Of course, the last few years being what they are in online discourse, a large number of you will be inclined to read this as a defense of high prices, rather than what it actually is, which is an observation that price fixing has certain effects and that we don't know the future very reliably. Screwing around with insulin prices just because you can is evil and should be the grounds of a presumptive collusion, oligarchy, or monopoly investigation. But that doesn't mean that fixing the price is a good idea, or going to fix it. Personally I'd suggest getting a few state attorney's together and digging into why the price is so high, with an eye towards criminal charges or anti-trust action, would be much more effective. You might even find that "feels better" than mere price caps. Remove the incentives for people thinking they can get away with this sort of thing scott-free, rather than trying to treat the symptoms far down the pipeline from the root cause.
(Downvoters are invited to consider my replacement suggestion of criminal charges or significant antitrust action before deciding that I'm "defending" anything. This is a silly papering over of the problems by people who ought to have the power to do a lot more.)
[1]: A totally absurd, impossible scenario, of course. https://chicago.cbslocal.com/2020/01/24/first-case-of-corona...
People will die, that's the system we have. The only question is do we relent and give in to what amounts to terrorist demands?
https://www.vox.com/2019/4/3/18293950/why-is-insulin-so-expe...
> The US is a global outlier on money spent on the drug, representing only 15 percent of the global insulin market and generating almost half of the pharmaceutical industry’s insulin revenue. According to a recent study in JAMA Internal Medicine, in the 1990s Medicaid paid between $2.36 and $4.43 per unit of insulin; by 2014, those prices more than tripled, depending on the formulation.

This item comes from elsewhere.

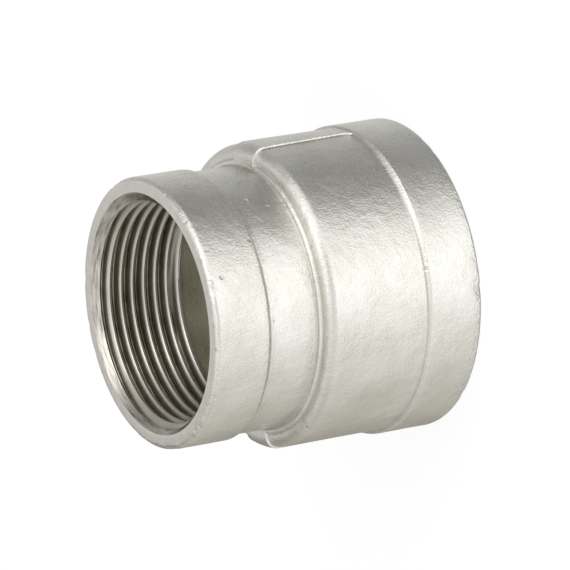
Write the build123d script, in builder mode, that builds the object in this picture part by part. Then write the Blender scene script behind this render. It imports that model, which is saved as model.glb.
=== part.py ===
# Reducing coupling for screwed pipe, 1 1/2 to 1 1/4, cast in one piece and machined at both ends.
# It stands on its large end. +Z runs along the bore to the small end, the origin lies in the
# middle of the large end's face, and the middles of the two recessed panels look along -Y and +Y.
# All sizes are in millimetres.
import os

from build123d import *

# Pipe threads, parallel, 11 turns to the inch. The bores are made at the thread's crest.
thread_pitch = 25.4 / 11
thread_depth = 0.640327 * thread_pitch
small_thread_major = 41.91
small_thread_length = 17.5
large_thread_major = 47.803
large_thread_length = 19.0
mouth_clearance = 0.4

# Waterway between the threads, left as cast. It narrows under the shoulder.
core_clearance = 0.25
core_taper_depth = 2.3

# Heights: the large collar and the shoulder from the large end's face, then what stands on them
large_collar_height = 10.1
shoulder_height = 30.8
neck_height = 9.3
small_collar_height = 10.2

# Outside of the casting
small_wall = 3.05
large_wall = 3.8
small_collar_step = 0.7
large_collar_step = 0.35
shoulder_root_radius = 0.45
shoulder_crown_radius = 2.4
collar_edge_radius = 0.3
collar_root_radius = 0.5
small_face_radius = 1.0
large_face_radius = 0.6

# Recessed panels and the two ribs that part them. Each rib widens towards the shoulder, and
# flares where it runs out into the collar.
panel_depth = 0.35
panel_shoulder_depth = 0.45
panel_shoulder_border = 1.0
rib_width_at_shoulder = 7.6
rib_width_at_collar = 5.2
rib_foot_radius = 2.4

# Radii that follow from the sizes above
small_crest_radius = small_thread_major / 2 - thread_depth
large_crest_radius = large_thread_major / 2 - thread_depth
small_mouth_radius = small_thread_major / 2 + mouth_clearance
large_mouth_radius = large_thread_major / 2 + mouth_clearance
small_core_radius = small_crest_radius + core_clearance
large_core_radius = large_crest_radius + core_clearance
small_collar_radius = small_thread_major / 2 + small_wall
large_collar_radius = large_thread_major / 2 + large_wall
neck_radius = small_collar_radius - small_collar_step
rib_radius = large_collar_radius - large_collar_step
panel_radius = rib_radius - panel_depth
panel_border_radius = neck_radius + panel_shoulder_border

# Heights that follow: each collar ends in a slope as long as it is high
small_collar_foot = shoulder_height + neck_height
overall_length = small_collar_foot + small_collar_step + small_collar_height
panel_foot = large_collar_height + large_collar_step + panel_depth
panel_shoulder_height = shoulder_height - panel_shoulder_depth
core_taper_top = shoulder_height - core_taper_depth
core_taper_bottom = core_taper_top - (large_core_radius - small_core_radius)


def corner(sketch, radius, height):
    return sketch.vertices().sort_by_distance((radius, height))[0]


# Panel recess: a ring outside the panels' surface, with the two ribs left standing in it
clear_radius = large_collar_radius + 5
with BuildPart() as panel_recess:
    with BuildSketch(Plane.XZ) as recess_section:
        with BuildLine():
            Polyline(
                (panel_border_radius, panel_shoulder_height),
                (panel_radius, panel_shoulder_height),
                (panel_radius, panel_foot),
                (large_collar_radius, large_collar_height),
                (clear_radius, large_collar_height),
                (clear_radius, overall_length),
                (panel_border_radius, overall_length),
                close=True,
            )
        make_face()
        fillet(
            corner(recess_section, panel_radius, panel_shoulder_height),
            radius=shoulder_crown_radius - panel_depth,
        )
    revolve(axis=Axis.Z)
    with BuildSketch(Plane.YZ) as ribs:
        with BuildLine():
            Polyline(
                (-clear_radius, 0),
                (clear_radius, 0),
                (clear_radius, large_collar_height),
                (rib_width_at_collar / 2, large_collar_height),
                (rib_width_at_shoulder / 2, shoulder_height),
                (rib_width_at_shoulder / 2, overall_length),
                (-rib_width_at_shoulder / 2, overall_length),
                (-rib_width_at_shoulder / 2, shoulder_height),
                (-rib_width_at_collar / 2, large_collar_height),
                (-clear_radius, large_collar_height),
                close=True,
            )
        make_face()
        fillet(
            [
                corner(ribs, -rib_width_at_collar / 2, large_collar_height),
                corner(ribs, rib_width_at_collar / 2, large_collar_height),
            ],
            radius=rib_foot_radius,
        )
    extrude(amount=clear_radius, both=True, mode=Mode.SUBTRACT)

# Outside of the casting, at the height of the ribs
with BuildPart() as coupling_body:
    with BuildSketch(Plane.XZ) as outside_section:
        with BuildLine():
            Polyline(
                (0, 0),
                (large_collar_radius, 0),
                (large_collar_radius, large_collar_height),
                (rib_radius, large_collar_height + large_collar_step),
                (rib_radius, shoulder_height),
                (neck_radius, shoulder_height),
                (neck_radius, small_collar_foot),
                (small_collar_radius, small_collar_foot + small_collar_step),
                (small_collar_radius, overall_length),
                (0, overall_length),
                close=True,
            )
        make_face()
        fillet(corner(outside_section, large_collar_radius, 0), radius=large_face_radius)
        fillet(
            corner(outside_section, large_collar_radius, large_collar_height),
            radius=collar_edge_radius,
        )
        fillet(corner(outside_section, rib_radius, shoulder_height), radius=shoulder_crown_radius)
        fillet(corner(outside_section, neck_radius, shoulder_height), radius=shoulder_root_radius)
        fillet(corner(outside_section, neck_radius, small_collar_foot), radius=collar_root_radius)
        fillet(
            corner(outside_section, small_collar_radius, small_collar_foot + small_collar_step),
            radius=collar_edge_radius,
        )
        fillet(
            corner(outside_section, small_collar_radius, overall_length),
            radius=small_face_radius,
        )
    revolve(axis=Axis.Z)
    add(panel_recess.part, mode=Mode.SUBTRACT)

    # Bore: mouth chamfers, both threads at their crests, and the tapered waterway between them
    with BuildSketch(Plane.XZ):
        with BuildLine():
            Polyline(
                (0, 0),
                (large_mouth_radius, 0),
                (large_crest_radius, large_mouth_radius - large_crest_radius),
                (large_crest_radius, large_thread_length),
                (large_core_radius, large_thread_length + core_clearance),
                (large_core_radius, core_taper_bottom),
                (small_core_radius, core_taper_top),
                (small_core_radius, overall_length - small_thread_length - core_clearance),
                (small_crest_radius, overall_length - small_thread_length),
                (small_crest_radius, overall_length - (small_mouth_radius - small_crest_radius)),
                (small_mouth_radius, overall_length),
                (0, overall_length),
                close=True,
            )
        make_face()
    revolve(axis=Axis.Z, mode=Mode.SUBTRACT)

coupling_body.part.label = "coupling_body"

os.makedirs("parts", exist_ok=True)
export_step(coupling_body.part, "parts/coupling_body.step")
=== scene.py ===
import math

import bmesh
import bpy
from mathutils import Matrix, Vector, geometry, noise


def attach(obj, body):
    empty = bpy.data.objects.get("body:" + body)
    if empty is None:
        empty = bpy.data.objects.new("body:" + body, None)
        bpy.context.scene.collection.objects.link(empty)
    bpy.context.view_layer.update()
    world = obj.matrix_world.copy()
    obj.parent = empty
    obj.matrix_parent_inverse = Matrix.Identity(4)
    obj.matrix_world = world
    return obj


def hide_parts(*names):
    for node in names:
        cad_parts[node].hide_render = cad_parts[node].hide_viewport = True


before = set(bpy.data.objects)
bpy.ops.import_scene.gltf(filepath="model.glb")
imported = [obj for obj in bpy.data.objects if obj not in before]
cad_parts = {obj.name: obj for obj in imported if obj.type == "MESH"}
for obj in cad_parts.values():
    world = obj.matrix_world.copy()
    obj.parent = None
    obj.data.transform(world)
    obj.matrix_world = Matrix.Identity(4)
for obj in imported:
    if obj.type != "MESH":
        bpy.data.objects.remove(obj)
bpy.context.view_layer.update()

# All sizes below are in millimetres, and a finished mesh is brought to metres at its end.
mm = 0.001

# Pipe threads, parallel, with the 55 degree form and rounded crests and roots. On the +X side a
# groove's root lies this deep below the small end's face, and the tap's lead rises over its length
# from just under the crest to the full depth.
thread_pitch = 25.4 / 11
thread_depth = 0.640327 * thread_pitch
thread_rounding = 0.137329 * thread_pitch
half_form_angle = 27.5
small_thread_major = 41.91
small_thread_length = 17.5
large_thread_major = 47.803
large_thread_length = 19.0
groove_depth_below_face = 2.45
tap_lead = 2.0
tap_lead_undercut = 0.1
land_clearance = 0.03
mouth_clearance = 0.4

# Waterway between the threads
core_clearance = 0.25
core_taper_depth = 2.3
core_taper_rounding = 1.5

# Heights, from the large end's face
large_collar_height = 10.1
shoulder_height = 30.8
neck_height = 9.3
small_collar_height = 10.2

# Outside of the casting
small_wall = 3.05
large_wall = 3.8
small_collar_step = 0.7
large_collar_step = 0.35
shoulder_root_radius = 0.45
shoulder_crown_radius = 2.4
collar_edge_radius = 0.3
collar_root_radius = 0.5
small_face_radius = 1.0
large_face_radius = 0.6

# Recessed panels and the ribs between them
panel_depth = 0.35
panel_shoulder_depth = 0.45
panel_shoulder_border = 1.0
rib_width_at_shoulder = 7.6
rib_width_at_collar = 5.2
rib_foot_radius = 2.4
rib_foot_flare = 1.2
panel_rim_width = 0.28
panel_border_rim_width = 0.5
panel_foot_drop = 0.06

# Waviness of the casting: long and short waves, set inwards to stay under the true outline, that
# fade out near a machined end
long_wave_height = 0.035
long_wave_length = 9
short_wave_height = 0.012
short_wave_length = 2.2
wave_inset = 0.02
wave_fade_length = 1.5

# Dents in the corners of the two machined ends. A dent starts where the noise passes the first
# level, and is at its deepest from the second.
dent_depth = 0.24
dent_length = 2.2
dent_reach = 1.5
dent_start_level = 0.25
dent_full_level = 0.6

# Sizes that follow
small_crest_radius = small_thread_major / 2 - thread_depth
large_crest_radius = large_thread_major / 2 - thread_depth
small_mouth_radius = small_thread_major / 2 + mouth_clearance
large_mouth_radius = large_thread_major / 2 + mouth_clearance
small_core_radius = small_crest_radius + core_clearance
large_core_radius = large_crest_radius + core_clearance
small_collar_radius = small_thread_major / 2 + small_wall
large_collar_radius = large_thread_major / 2 + large_wall
neck_radius = small_collar_radius - small_collar_step
rib_radius = large_collar_radius - large_collar_step
panel_border_radius = neck_radius + panel_shoulder_border
panel_border_start = panel_border_radius - panel_border_rim_width / 2
panel_border_end = panel_border_radius + panel_border_rim_width / 2
small_collar_foot = shoulder_height + neck_height
overall_length = small_collar_foot + small_collar_step + small_collar_height
rib_foot = large_collar_height + large_collar_step
core_taper_top = shoulder_height - core_taper_depth
core_taper_bottom = core_taper_top - (large_core_radius - small_core_radius)
small_thread_end = overall_length - small_thread_length

# The blank is left thicker inside than the crests, and every cutter reaches past what it cuts
bore_allowance = 3
overshoot = 1
blank_bore_radius = small_crest_radius - bore_allowance

# How finely the round shapes are cut
steps_round = 240
steps_per_turn = 120
half_rib_steps = 5
rim_steps = 12
panel_steps = 82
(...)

The current top-shelf insulins were not discovered in the 1920s and are considerably better than the ones that were. The older insulins (going back to R, L, N sold in the 80s) are fairly inexpensive; on the order of $25 per bottle (and I believe can be bought over the counter). The newer insulins sell for on the order of $275 per bottle.

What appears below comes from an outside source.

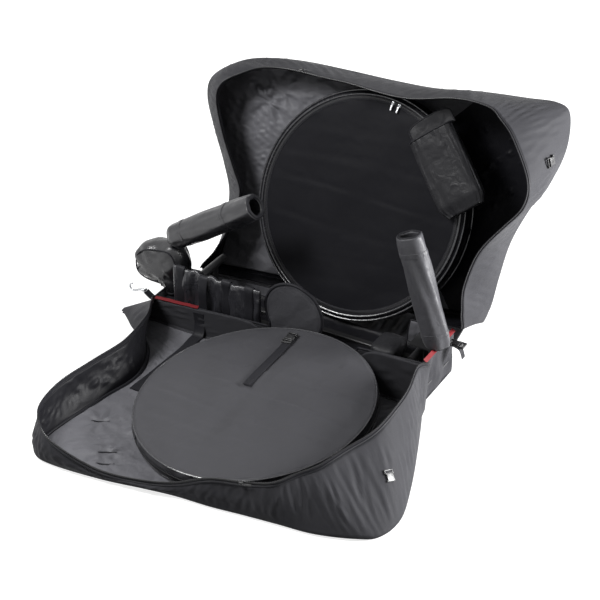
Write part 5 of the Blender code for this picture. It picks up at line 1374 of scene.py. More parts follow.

The numbers I see say it should cost about $300 for a years supply for me (given my current usage) if everything was optimal (non-greedy, short supply chain). Then assume it goes through 3 hands to get to me (original manufacturer, distributor, plan manager; I'm ignoring the pharmacy since I assume they're at least partially altruistic) and add 50% each time for a total of 1012.50 (300 * 1.5. * 1.5 * 1.5). So even then, it's still less than 100 per month expected cost. Though that's for only the short acting insulin, not the 24hour.
What it would really cost without insurance right now is thousands per month. They're making bank on it.
Is the $100 indexed to inflation?
Separately, this is a supply-side problem. Why can’t I start a business that manufactures insulin while selling it at a reduced—but profitable—margin? Those barriers to entry are a fundamental issue.
Why shouldn't governments own private industry if it still competes through the market?
In competitive space, what do we do when the government fails to check itself against anti-competitive behavior?
I guess it also depends on the profit margin at that price and how it compares with the "market price".
Edit: Care to explain the downvotes? I'm just putting forward what could happen in the real word, not voicing my opinion of what is right.
I would love to see those marketing execs strung out in the court of public opinion for denying life saving medication because "omg our margins!"
That might just be enough to start lighting the fires that need to burn.
Maybe we would all be better off in the long term if they did. Probably wouldn't work out great for them, however.